Real people, real messages

Another brand stood out for us this year with no celebrity endorsements – just real people, real messages, and real happiness without all the expensive bells and whistles.

It’s hard enough to swallow the price tag for a Super Bowl slot, but when the message is used to genuinely spread smiles and inclusion, it’s harder not to love. Microsoft’s ad focusing on their Adaptive Controller for Xbox One did just that.

Here at Caliber, we get the opportunity to sift through mounds of perception data and run regressions to identify what exactly drives people’s affection for companies and brands.

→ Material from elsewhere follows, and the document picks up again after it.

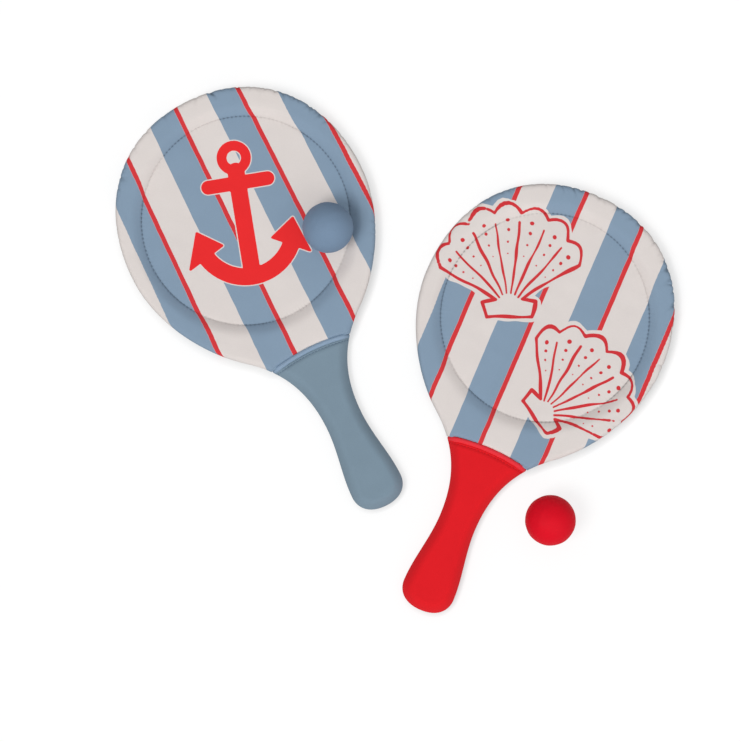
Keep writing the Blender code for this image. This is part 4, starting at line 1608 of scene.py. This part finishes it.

Looking at the Microsoft commercial, we uncover a synergy within the drivers. Many brands identify ‘Innovation’ to be the single most important factor, but ‘Integrity’ is almost twice as influential to a company’s reputation.

The genius of the Microsoft commercial is that it hits both of these reputation drivers right on the head. The ad isn’t just a message of inclusion or innovation, but innovation that is made to boost inclusion itself. For that, hats off to you, Microsoft.

So, if someone gave you $5 million to share whatever message with the world, what would that be? Personal promotion, a way to change the world, or just something that simply spreads joy and laughter?

Other than the obvious need to use good creative and compelling story-telling, our advice is simple: stay true to what your company stands for and what your brand offers – and you’re likely to come out winning.